There's nothing wrong with a show that chooses not to
take itself too seriously, but "Eurydice" can't decide whether to
present its mythology or to mock it. A character jokes that Eurydice sure is an
anachronistic name. Wink, wink.
Ruhl often turns ironically to the audience as if to
say "Get it? Isn't this clever?" And in turning around to make sure
the audience is still with her — well, we know how that works out.
If the Greek classics tend toward the melodramatic,
Ruhl's work camps out on the other end of the spectrum, playing out with a
sense of curiosity that keeps emotional resonance at arms length.
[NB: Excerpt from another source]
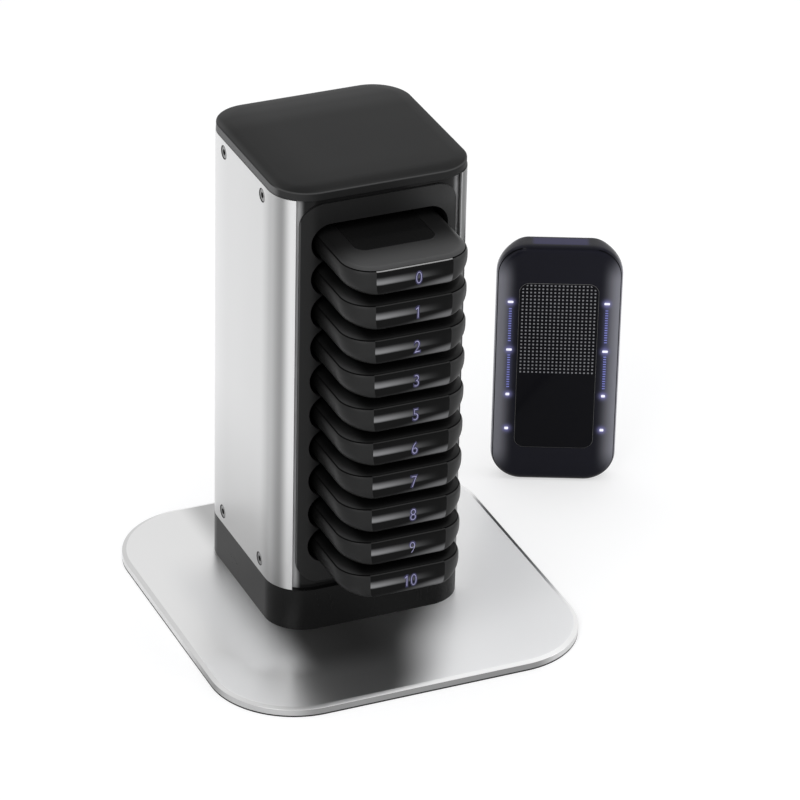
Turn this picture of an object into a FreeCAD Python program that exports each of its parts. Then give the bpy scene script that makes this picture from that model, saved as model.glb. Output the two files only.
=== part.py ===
import FreeCAD, Part
import math
import os

from FreeCAD import Placement, Rotation, Vector

# Guest pager system: a charging tower on a flat metal plate, ten pagers docked in its slots, and one
# more pager that stands on its end beside the plate. Millimetres, +Z up. The origin is the centre of
# the plate on the surface that the system stands on, +X runs to the right along the slotted front,
# and -Y points out of the front.

# ---- driving dimensions -------------------------------------------------------------------------
# plate and pad
plate_width = 218.0
plate_depth = 229.0
plate_corner_radius = 48.5
plate_thickness = 4.5
plate_bevel = 0.8
pad_thickness = 0.8
pad_inset = 2.0

# column
column_width = 115.0
column_depth = 117.5
column_corner_radius = 22.3
column_setback = 20.3          # column's centre behind the plate's centre
plinth_height = 25.6
plinth_wall = 3.0
deck_thickness = 2.5
panel_wall = 2.0
panel_wrap = 9.3               # how far each side panel reaches in from the column's side
cap_height = 5.9
cap_inset = 0.35
cap_wall = 2.5
cap_edge_radius = 0.8
crown_run = 8.0                # width of the slope round the cap's flat top
crown_rise = 1.3
rail_height = 14.0
rail_wall = 3.0

# pagers
pager_width = 73.5
pager_length = 154.9
pager_thickness = 16.2
pager_corner_radius = 18.5
pager_lower_radius = 2.5
pager_upper_radius = 4.5
pager_side_radius = 9.0        # undercut along the two long sides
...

Although
"Eurydice" literally deals with life and death, the stakes never feel
very high. Somehow a show about plummeting into the afterlife lacks gravity.
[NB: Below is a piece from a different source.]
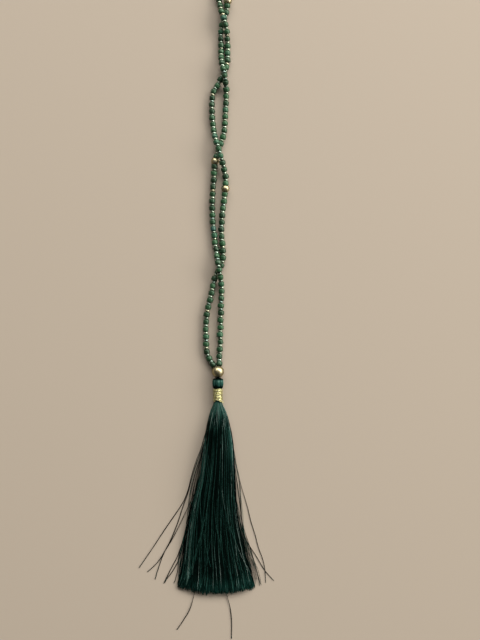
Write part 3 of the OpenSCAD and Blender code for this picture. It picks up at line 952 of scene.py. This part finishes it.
def skirt_places(across, deep, share):
    """Places in the skirt, by the share across it, from underside to top, and down its length."""
    left, right, under, edge, top, groove = (skirt_column(k, share) for k in range(1, 7))
    inside = np.clip(across, 0, 1)
    dome = np.sqrt(np.clip(1 - (2 * inside - 1) ** 2, 0, 1))
    wander = 1.4 * np.sin(9 * share + 5 * inside)
    crest = np.abs(np.sin(math.pi * inside * LOCKS + wander))
    # The loose threads nearly fill the grooves between the locks
    left_open = 0.15
    high = edge + (top - edge) * dome * (1 - groove * left_open * (1 - crest))
    low = under + (edge - under) * np.clip(1 - 2 * dome, 0, 1)
    return np.stack([left + (right - left) * across,
                     SKIRT_TOP - share * SKIRT_LENGTH,
                     low + (high - low) * deep], axis=-1)


def in_disc(count):
    """Evenly scattered places in the skirt's section: share across and share of its depth."""
    turn = rng.uniform(0, 2 * math.pi, count)
    out = np.sqrt(rng.uniform(0, 1, count))
    across = out * np.cos(turn)
    room = np.sqrt(1 - across ** 2)
    return (across + 1) / 2, 0.5 + 0.5 * out * np.sin(turn) / room


def waves(count, share, size, beats):
    """A gentle sideways wander for each thread, down its length; beats is the range of its waves."""
    beats = rng.uniform(*beats, (count, 1))
    phase = rng.uniform(0, 2 * math.pi, (count, 1))
    return size * rng.uniform(0.3, 1, (count, 1)) * np.sin(2 * math.pi * beats * share + phase)


def cut_short(across):
    """How much shorter the skirt is towards its left and right corners, as a share of its length."""
    return np.where(across < 0.5, *SIDE_RISES) * (2 * across - 1) ** 2 / SKIRT_LENGTH


def drawn_in(across, share):
    """Places across the skirt, moved inwards where the dense silk draws in from its edges."""
    left, right = (np.interp(share, DRAWN_IN_ROWS[:, 0], DRAWN_IN_ROWS[:, k]) for k in (1, 2))
    return across + left * (1 - across) ** 3 - right * across ** 3


def painted_light_down_skirt(tones, across, share):
    """The threads' tones down the skirt, with painted light and shade: lighter where the winding draws them
    tight and the slope catches the light, darker in the middle as painted shade between loose threads, and
    lighter low down as painted light at the cut end.
    """
    # By the share of the length that the skirt has at this place across it
    share = share * (1 + cut_short(across))
    # Painted shade: a thread keeps less of its tone along the middle; painted light: tones raised near the
    # winding and at the cut end
    own_part = np.interp(share, (0, 0.2, 0.5, 0.85, 0.94, 1), (0.35, 0.75, 0.71, 0.78, 0.86, 1.35))
    lighter = np.interp(share, (0, 0.05, 0.1, 0.17, 0.94, 1), (0.76, 0.7, 0.45, 0, 0, 0.27))
    return np.clip(tones * own_part + lighter, 0, 1)


def floss_radius(share):
    """Half a thread's width: thin where the winding holds it, and looser below it.

    A few filaments make one thread here, since a single one is too fine to show.
    """
    return np.interp(share, (-0.05, 0.02, 0.25), (0.07, 0.08, 0.15))


def lay_silk(name, paths, radius, tones, silk):
    """Adds silk threads with three sides each, since they are so many, and none below the floor."""
    paths[..., 2] = np.maximum(paths[..., 2], radius)
    threads = thread_piece(name, paths, radius, sides=3, tones=tones)
    dress(threads, silk, "silk", "silk_tassel")


def add_skirt(silk):
    """The skirt's body: dark floss in small wisps, fanned out and cut off a little unevenly."""
    count = 1500
    wisps = 170
    stops = 18
    wider = 1.03
    start = -0.04
    across, deep = in_disc(count)
    across = 0.5 + (across - 0.5) * wider
    wisp_across, wisp_deep = in_disc(wisps)
    apart = (across[:, None] - wisp_across) ** 2 * 4 + (deep[:, None] - wisp_deep) ** 2
    own = np.argmin(apart, axis=1)
    run = np.linspace(0, 1, stops)
    shorter = rng.normal(1.4, 0.8, count) + 1.3 * rng.uniform(0, 1, wisps)[own]
    end = 1 - cut_short(across) - shorter / SKIRT_LENGTH
    share = start + (end[:, None] - start) * run ** 1.5

    # A thread keeps to its wisp more and more over the skirt's first third
    gather = np.interp(share, (0, 1 / 3), (0, 0.45))
    sway = waves(wisps, run, size=0.036, beats=(0.4, 1.4))[own]
    sway = sway + waves(count, share, size=0.014, beats=(0.7, 3))
    sideways = (across[:, None] * (1 - gather) + wisp_across[own][:, None] * gather
                + sway * np.interp(share, (0, 0.2), (0, 1)))
    # The cut end swings out a little at its two corners
    flare = np.interp(across, (0, 0.2, 0.8, 1), (-0.015, 0, 0, 0.03))
    flare = flare[:, None] * np.interp(share, (0.85, 1), (0, 1.2))
    sideways = drawn_in(np.clip(sideways, -0.01, 1.01), share) + flare
    lift = waves(count, share, size=0.09, beats=(0.8, 3))
    upward = (deep[:, None] * (1 - gather) + wisp_deep[own][:, None] * gather
              + lift * np.interp(share, (0, 0.25), (0, 1)))
    paths = skirt_places(sideways, np.clip(upward, 0, 1.01), share)

    tones = 0.8 * rng.beta(1.3, 4, count) + rng.normal(0, 0.08, wisps)[own]
    # Painted light on the right flank, which faces the window to the right
    painted_right_light = np.interp(across, (2 / 3, 1), (0, 0.15))
    tones = np.clip(tones + painted_right_light, 0, 0.85)
    tones = painted_light_down_skirt(tones[:, None], across[:, None], share)
    lay_silk("silk_skirt", paths, floss_radius(share), tones, silk)


def threads_over(painted_lit, first, last, turn, sway):
    """Threads that lie on the skirt: how far down each starts and ends, how it turns and sways."""
    count = len(painted_lit)
    run = np.linspace(0, 1, 24)
    begin = rng.uniform(*first, count)[:, None]
    end = rng.uniform(*last, count)
    # Their tips are spread from the left edge to the right one, and their roots follow them
    tip = 0.02 + 0.96 * (np.arange(count) + rng.uniform(0, 1, count)) / count
    share = begin + ((end - cut_short(tip))[:, None] - begin) * run
    root = np.clip(0.5 + 0.9 * (tip - 0.5) + rng.normal(0, turn, count), 0.03, 0.97)
    lying = root[:, None] + (tip - root)[:, None] * run + waves(count, share, sway, beats=(0.6, 2))
    lying = drawn_in(np.clip(lying, 0.01, 0.99), share)
    deep = np.where(painted_lit, rng.uniform(1.02, 1.05, count), rng.uniform(0.98, 1.02, count))
    # Each comes up out of the silk at its root
    tucked_in = 0.15 * np.exp(-run * 14)
    return skirt_places(lying, deep[:, None] - tucked_in, share), share


def painted_lit_ones(count, part):
    """Which threads, counted from left to right, are painted lighter as if they caught the light: more of
    them near the edges.
    """
    more = np.interp(np.linspace(0, 1, count), (0, 0.25, 0.4, 0.75, 1), (2.4, 1.6, 0.6, 0.8, 1.4))
    return rng.random(count) < part * more


def add_top_layer(silk):
    """The silk that shows: fine threads side by side, some painted lighter as if they caught the light, and
    some that cross the rest.
    """
    close = painted_lit_ones(count=600, part=0.034)
    crossing = painted_lit_ones(count=400, part=0.085)
    paths, share = zip(
        threads_over(close, first=(-0.02, 0.06), last=(0.94, 0.996), turn=0.06, sway=0.012),
        threads_over(crossing, first=(0, 0.45), last=(0.8, 0.999), turn=0.2, sway=0.014))
    paths = np.concatenate(paths)
    share = np.concatenate(share)
    count = len(paths)
    left, right = skirt_column(1, share), skirt_column(2, share)
    across = (paths[..., 0] - left) / (right - left)

    # Painted light: the chosen threads get light tones, with a painted shine of their own, and the rest
    # keep dark random tones
    painted_lit = np.concatenate([close, crossing])[:, None]
    painted_shine = rng.uniform(0.75, 1.25, (count, 1))
    bright = painted_shine * np.interp(share, (0.03, 0.25), (0.95, 1.04))
    tones = np.where(painted_lit, bright, rng.beta(1.2, 4, (count, 1)))
    # Painted glints: each thread's tone rises and falls along it, more on the lighter-painted threads
    tones = tones + waves(count, share, size=0.06 + 0.12 * painted_lit, beats=(1, 3))
    # Painted shade and light across the skirt: a little darker left of the middle, lighter on the right
    # flank, and a painted light band high up on the right, which faces the window
    painted_flank_shading = np.interp(across, (0.1, 0.3, 0.5, 0.7, 1), (1, 0.86, 0.94, 0.9, 1.12))
    painted_right_light = np.interp(across, (0.7, 0.88), (0, 0.72))
    painted_high_light = np.interp(share, (0.08, 0.13, 0.28, 0.4), (0, 1, 0.95, 0.4))
    tones = np.maximum(painted_light_down_skirt(tones * painted_flank_shading, across, share), painted_shine * painted_right_light * painted_high_light)
    finer = np.where(painted_lit, np.interp(share, (0.05, 0.3), (0.66, 0.6)), 0.93)
    lay_silk("silk_top_layer", paths, floss_radius(share) * finer, tones, silk)


def add_fringe(silk):
    """Single threads that have come away from the skirt's two edges, with gaps between them."""
    run = np.linspace(0, 1, 20)
    ease = run * run * (3 - 2 * run)
    # Each group: how many threads, how far down they come away, where across the skirt their roots
    # and tips are, how far the first and the last one bow inwards or out, and how far down that is
    groups = (
        (16, (0.1, 0.2), (0.03, 0.15), (0.01, 0.1), (0.06, -0.11), 0.4),
        (10, (0.45, 0.6), (0.03, 0.1), (0, 0.06), (0, 0), 0.5),
        (5, (0.1, 0.2), (0.9, 0.97), (0.95, 1.0), (0.01, 0.09), 0.5),
        (10, (0.5, 0.68), (0.93, 0.98), (0.98, 1.11), (0, 0), 0.5),
    )
    bow_reach = 0.2
    radius = 0.11
    paths = []
    for count, starts, roots, tips, bows, bowed_at in groups:
        begin = rng.uniform(*starts, count)[:, None]
        share = begin + (rng.uniform(0.84, 0.985, count)[:, None] - begin) * run
        root = rng.uniform(*roots, count)[:, None]
        tip = rng.uniform(*tips, count)[:, None]
        bow = np.linspace(*bows, count)[:, None] * np.exp(-((share - bowed_at) / bow_reach) ** 2)
        wander = waves(count, share, size=0.008, beats=(0.7, 2))
        height = np.broadcast_to(rng.uniform(0.1, 0.9, count)[:, None], share.shape)
        paths.append(skirt_places(root + (tip - root) * ease + bow + wander, height, share))
    paths = np.concatenate(paths)
    lay_silk("loose_silk", paths, radius, rng.uniform(0.2, 0.85, len(paths)), silk)


def add_strays(silk):
    """The single threads that lie well away from the skirt, on the surface."""
    radius = 0.21
    finer = 0.75
    stops = 24
    # A root lies this high in the skirt, and comes down to the floor over a few steps of the line
    root_height = 2
    steps_down = 7
    paths, widths = [], []
    for name, pixels in STRAYS.items():
        line = smooth_line([(*photo_place(pixel), radius) for pixel in pixels])
        line[:, 2] += root_height * np.exp(-np.arange(len(line)) / steps_down)
        paths.append(respaced(line, stops))
        widths.append(finer if name.startswith(("right", "left_near")) else 1)
    along = np.interp(np.linspace(0, 1, stops), (0, 0.35, 0.6, 1), (0.6, 0.65, 1, 0.8))
    radii = radius * np.array(widths)[:, None] * along
    strays = thread_piece("stray_silk", paths, radii, sides=4, tones=[0.35] * len(paths))
    dress(strays, silk, "silk", "silk_tassel")


def add_floor():
    """The plain floor under the mala, which isn't a piece of it."""
    bpy.ops.object.select_all(action="DESELECT")
    bpy.ops.mesh.primitive_plane_add(size=20)
    floor = bpy.context.object
    floor.name = "floor"
    floor.data.materials.append(matt_studio_paper())


def build():
    """Sets up the camera, the light and the floor, and makes every piece of the mala."""
    add_camera()
    add_light()
    add_floor()
    materials = {
        "seed_beads": glazed_seed_glass(),
        "spacers": plated_spacer_metal(),
        "thread": beading_thread(),
    }
    gold = polished_gold_plating()
    silk = silk_floss()
    beads = {
        "seed_beads": tumbled_bead(SEED_DIAMETER, SEED_LENGTH, SEED_HOLE, sides=10, rounding=0.45),
        "spacers": tumbled_bead(SPACER_DIAMETER, SPACER_LENGTH, SPACER_HOLE, sides=9, rounding=0.55),
    }
    add_strand("right", RIGHT_ROUTE, RIGHT_LEAD, RIGHT_RUNS, RIGHT_SLIPS, beads, materials)
    add_strand("left", LEFT_ROUTE, LEFT_LEAD, LEFT_RUNS, LEFT_SLIPS, beads, materials)
    for template in beads.values():
        bpy.data.objects.remove(template)
    add_gold_beads(gold)
    add_guru(gold)
    add_head(silk)
    add_tassel_cord(silk)
    add_winding(gold_film_yarn())
    add_skirt(silk)
    add_top_layer(silk)
    add_fringe(silk)
    add_strays(silk)


build()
This is due in part to actors Jamie Abelson and Lee Stark as Orpheus and Eurydice
respectively. Both performances are solid and charming, but tend toward a
formalist style, which keeps the pathos from pervading on a deeper level.
Directors Sandy Shinner
and Jessica Thebus draw out the strongest elements of the script. Its abstract,
symbolic nature lends itself to powerful visuals. The production design keeps
itself quiet and minimal. A sandbox, boardwalk, and abstract scrim create an
elegant beach scene, which then gives way to an elaborately blank stage for the
remainder of the show, highlighting instead a sparse set pieces. The way
Orpheus utilizes ladders throughout his communications with the underworld is
particularly inspired. The way in which letters float up from the underworld on
balloons is touching in its simplicity, and the use of water on stage is
moving.
A show this abstract works best when it hits the
audience on a visceral level; "Eurydice" almost gets there a few
times, aided largely by Andre Pluess' heartbreaking sound design. As Orpheus
sings for the Stones the score takes over, melting the normally stoic trio into
fits of primal sobbing.
It is, unfortunately, also the first and only time the
audience is treated to anything so moving. It reminds us that a play examining
loss, nostalgia, and memory through symbols and mythology has far more
potential for impact than "Eurydice" is able to capitalize on.